Scripts that build objects
########################################

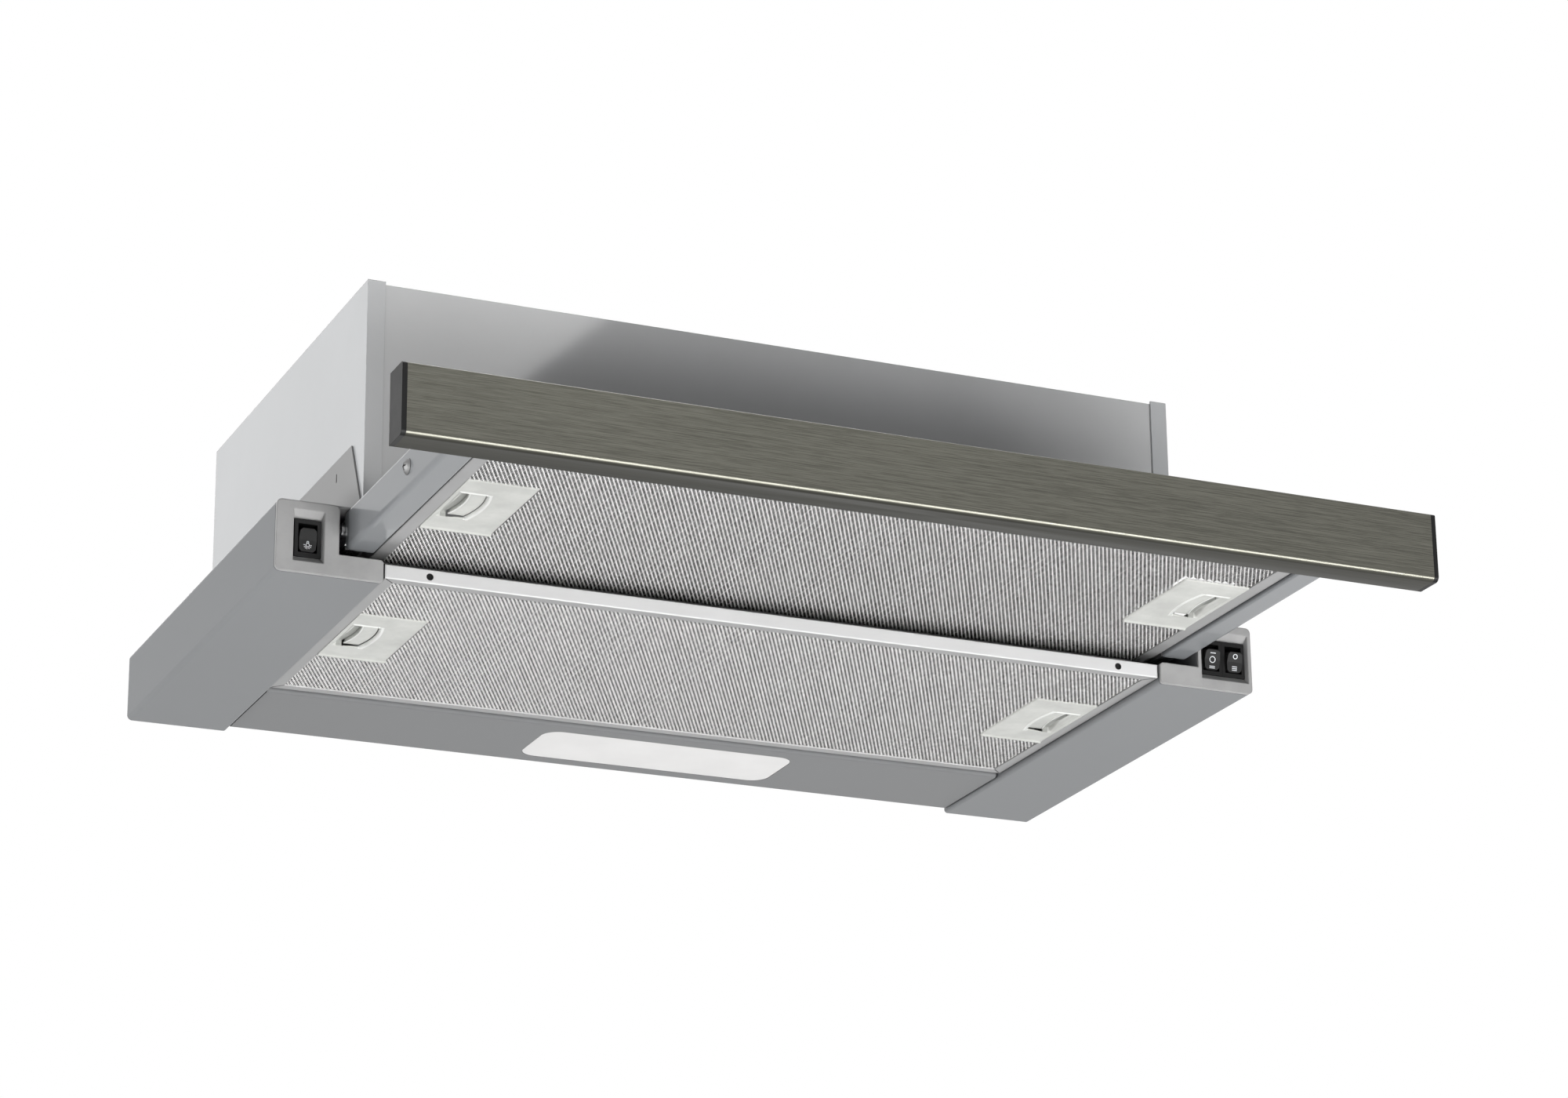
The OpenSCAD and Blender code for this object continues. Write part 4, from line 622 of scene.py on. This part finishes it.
def add_net(name, frame_node, plate_node, rim, depth, strand_width, body, seed):
    """Fills the window of a filter frame of the given depth with the net, a hair clear of its edges."""
    low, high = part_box(frame_node)
    plate_low, plate_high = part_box(plate_node)
    middle = Vector((0, low.y + depth / 2, low.z + NET_LIFT))
    width = 2 * (high.x - rim) - SIDE_PLAY
    window = depth - 2 * rim - END_PLAY
    strands = round(width / STRAND_PITCH)
    holder = bpy.data.objects.new(name + "_source", bpy.data.meshes.new(name + "_source"))
    bpy.context.collection.objects.link(holder)
    modifier = holder.modifiers.new("net", "NODES")
    modifier.node_group = net_tree
    values = {"Depth": window, "Cells": round(window / CELL_LENGTH), "Strands": strands,
              "Strand Pitch": width / strands, "Strand Width": strand_width,
              "Ridge": RIDGE_HEIGHT, "Twist": TWIST_HEIGHT,
              "Plate Inner X": min(abs(plate_low.x), abs(plate_high.x)) - PLATE_PLAY,
              "Plate Half Length": PLATE_HALF_LENGTH,
              "Plate Y": (plate_low.y + plate_high.y) / 2 - middle.y,
              "Seed": seed, "Material": strand_metal}
    for label, value in values.items():
        modifier[sockets[label]] = value
    holder.update_tag()
    bpy.context.view_layer.update()
    mesh = bpy.data.meshes.new_from_object(holder.evaluated_get(bpy.context.evaluated_depsgraph_get()))
    mesh.name = name
    bpy.data.objects.remove(holder)
    mesh.transform(Matrix.Translation(middle))
    add_piece(mesh, [], body)


add_net("rear_filter_net", "rear_filter_frame", "rear_right_latch_plate", REAR_RIM, REAR_DEPTH,
        strand_width=0.00106, body="hood", seed=3)
add_net("front_filter_net", "front_filter_frame", "front_right_latch_plate", FRONT_RIM, FRONT_DEPTH,
        strand_width=0.0008, body="carriage", seed=8)

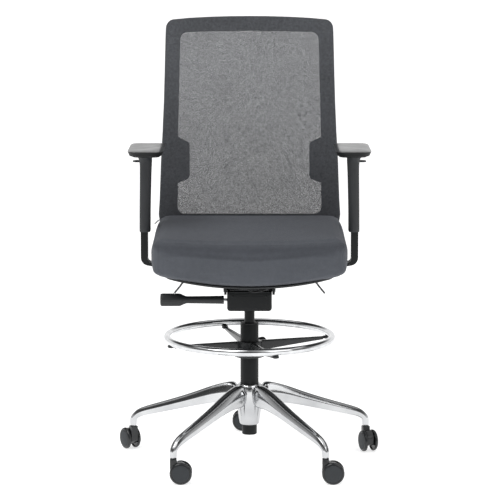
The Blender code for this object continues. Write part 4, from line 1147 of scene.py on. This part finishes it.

########################################

From the records above, pull out each line that has "continues".

The OpenSCAD and Blender code for this object continues. Write part 4, from line 622 of scene.py on. This part finishes it.
The Blender code for this object continues. Write part 4, from line 1147 of scene.py on. This part finishes it.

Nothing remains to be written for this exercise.